Tesla’s market share in Europe has dropped from 1.3% to 0.7% over the past year. And with the European car market becoming increasingly competitive and political tensions surrounding CEO Elon Musk continuing to simmer, the company’s regional woes may persist.
Robotaxis, Musk’s Return, and What Comes Next
Despite the challenges abroad, Tesla’s long-term vision remains bold. CEO Elon Musk has made clear that the company’s future rests not just on electric cars—but on self-driving ones.
Tesla plans to launch its first unsupervised robotaxi service in Austin, Texas, as early as June. If successful, this could open the door to a massive new revenue stream. The company also aims to begin mass production of its dedicated robotaxi vehicle—the Cybercab—by 2026, and it has promised more affordable models in 2025.
Tesla has already made headway in driving down production costs.
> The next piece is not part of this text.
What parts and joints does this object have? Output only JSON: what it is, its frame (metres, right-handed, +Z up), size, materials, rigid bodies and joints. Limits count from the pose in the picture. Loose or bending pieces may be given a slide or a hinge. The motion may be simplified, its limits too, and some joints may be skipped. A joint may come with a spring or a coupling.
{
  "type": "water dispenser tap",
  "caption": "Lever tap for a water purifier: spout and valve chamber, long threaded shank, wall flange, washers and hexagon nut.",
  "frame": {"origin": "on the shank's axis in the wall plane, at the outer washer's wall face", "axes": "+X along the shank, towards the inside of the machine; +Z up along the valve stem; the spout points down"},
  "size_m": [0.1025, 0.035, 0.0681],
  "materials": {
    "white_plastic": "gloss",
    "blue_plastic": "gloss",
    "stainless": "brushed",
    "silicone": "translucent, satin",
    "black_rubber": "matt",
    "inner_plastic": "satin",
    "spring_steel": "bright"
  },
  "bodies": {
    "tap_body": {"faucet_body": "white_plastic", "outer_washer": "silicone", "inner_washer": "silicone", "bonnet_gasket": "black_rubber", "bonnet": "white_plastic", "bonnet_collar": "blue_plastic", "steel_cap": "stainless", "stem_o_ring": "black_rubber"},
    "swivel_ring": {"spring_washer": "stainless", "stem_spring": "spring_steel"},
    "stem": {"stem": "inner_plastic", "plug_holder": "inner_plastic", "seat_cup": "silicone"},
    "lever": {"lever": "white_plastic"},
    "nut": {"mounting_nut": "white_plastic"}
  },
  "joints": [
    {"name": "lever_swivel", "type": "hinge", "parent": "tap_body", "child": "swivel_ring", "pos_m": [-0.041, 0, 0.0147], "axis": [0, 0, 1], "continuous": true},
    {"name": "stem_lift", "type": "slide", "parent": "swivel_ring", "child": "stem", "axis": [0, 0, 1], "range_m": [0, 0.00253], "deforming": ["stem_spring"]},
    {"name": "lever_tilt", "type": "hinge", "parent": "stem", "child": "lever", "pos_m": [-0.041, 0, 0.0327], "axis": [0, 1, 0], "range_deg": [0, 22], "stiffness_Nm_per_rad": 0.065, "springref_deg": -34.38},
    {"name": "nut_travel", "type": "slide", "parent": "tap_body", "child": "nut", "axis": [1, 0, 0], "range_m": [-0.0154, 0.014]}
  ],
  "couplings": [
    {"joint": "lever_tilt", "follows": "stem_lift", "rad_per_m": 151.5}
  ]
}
The average cost to manufacture a vehicle fell below $35,000 last year, down from $84,000 in 2017. This efficiency could allow the company to remain profitable even as it slashes prices, giving it a key edge over rivals.
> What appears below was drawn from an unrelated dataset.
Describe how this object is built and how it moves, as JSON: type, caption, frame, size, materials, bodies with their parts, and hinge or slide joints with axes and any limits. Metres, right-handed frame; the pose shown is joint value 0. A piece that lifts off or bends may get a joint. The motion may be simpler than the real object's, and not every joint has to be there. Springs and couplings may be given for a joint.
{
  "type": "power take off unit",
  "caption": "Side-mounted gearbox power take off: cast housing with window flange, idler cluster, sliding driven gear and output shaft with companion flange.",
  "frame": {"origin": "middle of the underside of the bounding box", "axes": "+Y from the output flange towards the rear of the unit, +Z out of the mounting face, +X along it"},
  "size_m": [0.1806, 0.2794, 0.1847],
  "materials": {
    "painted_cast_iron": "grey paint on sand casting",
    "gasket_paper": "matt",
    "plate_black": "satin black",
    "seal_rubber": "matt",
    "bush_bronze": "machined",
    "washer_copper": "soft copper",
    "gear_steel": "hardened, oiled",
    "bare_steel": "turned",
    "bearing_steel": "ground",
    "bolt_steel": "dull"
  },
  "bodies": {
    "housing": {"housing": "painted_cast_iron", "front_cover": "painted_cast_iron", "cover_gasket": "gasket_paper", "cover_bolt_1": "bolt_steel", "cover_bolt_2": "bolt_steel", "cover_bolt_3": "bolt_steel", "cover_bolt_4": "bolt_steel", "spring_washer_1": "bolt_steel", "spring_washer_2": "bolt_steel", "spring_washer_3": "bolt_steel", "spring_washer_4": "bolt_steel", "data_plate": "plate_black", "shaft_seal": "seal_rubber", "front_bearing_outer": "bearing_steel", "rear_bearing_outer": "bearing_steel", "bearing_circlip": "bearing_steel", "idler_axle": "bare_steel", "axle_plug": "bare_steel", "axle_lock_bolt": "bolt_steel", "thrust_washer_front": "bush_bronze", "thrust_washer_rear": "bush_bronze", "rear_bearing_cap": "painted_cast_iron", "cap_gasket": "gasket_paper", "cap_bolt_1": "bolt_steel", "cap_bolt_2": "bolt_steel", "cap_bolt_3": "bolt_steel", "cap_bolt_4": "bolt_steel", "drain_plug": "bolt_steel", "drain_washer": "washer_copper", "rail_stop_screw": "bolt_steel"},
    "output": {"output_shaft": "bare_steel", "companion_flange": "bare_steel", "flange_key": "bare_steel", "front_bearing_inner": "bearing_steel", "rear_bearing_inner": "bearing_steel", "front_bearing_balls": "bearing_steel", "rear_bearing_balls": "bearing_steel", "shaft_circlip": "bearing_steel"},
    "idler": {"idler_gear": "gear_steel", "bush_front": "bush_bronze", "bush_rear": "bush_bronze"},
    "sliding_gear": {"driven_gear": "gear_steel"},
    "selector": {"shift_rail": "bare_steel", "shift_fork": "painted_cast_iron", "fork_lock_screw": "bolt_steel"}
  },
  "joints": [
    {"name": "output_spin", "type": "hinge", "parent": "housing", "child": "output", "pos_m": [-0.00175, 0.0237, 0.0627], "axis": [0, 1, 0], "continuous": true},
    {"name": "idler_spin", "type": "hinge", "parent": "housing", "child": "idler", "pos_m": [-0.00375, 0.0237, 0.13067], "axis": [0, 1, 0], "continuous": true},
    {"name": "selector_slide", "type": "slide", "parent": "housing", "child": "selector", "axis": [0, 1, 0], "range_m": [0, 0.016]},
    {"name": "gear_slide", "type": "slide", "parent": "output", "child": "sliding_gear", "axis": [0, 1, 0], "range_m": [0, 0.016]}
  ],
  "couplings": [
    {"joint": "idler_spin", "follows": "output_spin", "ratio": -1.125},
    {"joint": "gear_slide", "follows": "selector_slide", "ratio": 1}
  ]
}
Meanwhile, Musk is signaling a full return to Tesla, SpaceX, and his artificial intelligence venture xAI, following a period of divided attention in Washington. Investors responded positively to the news, hoping Musk’s renewed focus could steer Tesla through its next phase of growth.
Still, some long-term shareholders remain cautious. Critics argue that unless Tesla delivers real innovation—and does so on time—investors could be left disappointed. Sales of the much-hyped Cybertruck have underwhelmed, and skepticism surrounds whether the new, more affordable models will be truly game-changing or just scaled-down versions of existing ones.
For now, momentum and optimism—particularly around AI and autonomy—are driving Tesla’s rally. But with Europe turning cold and key product launches on the horizon, June could be a pivotal month for the company. Whether Tesla can sustain its market lead—or get overtaken by faster-moving rivals—remains the billion-dollar question.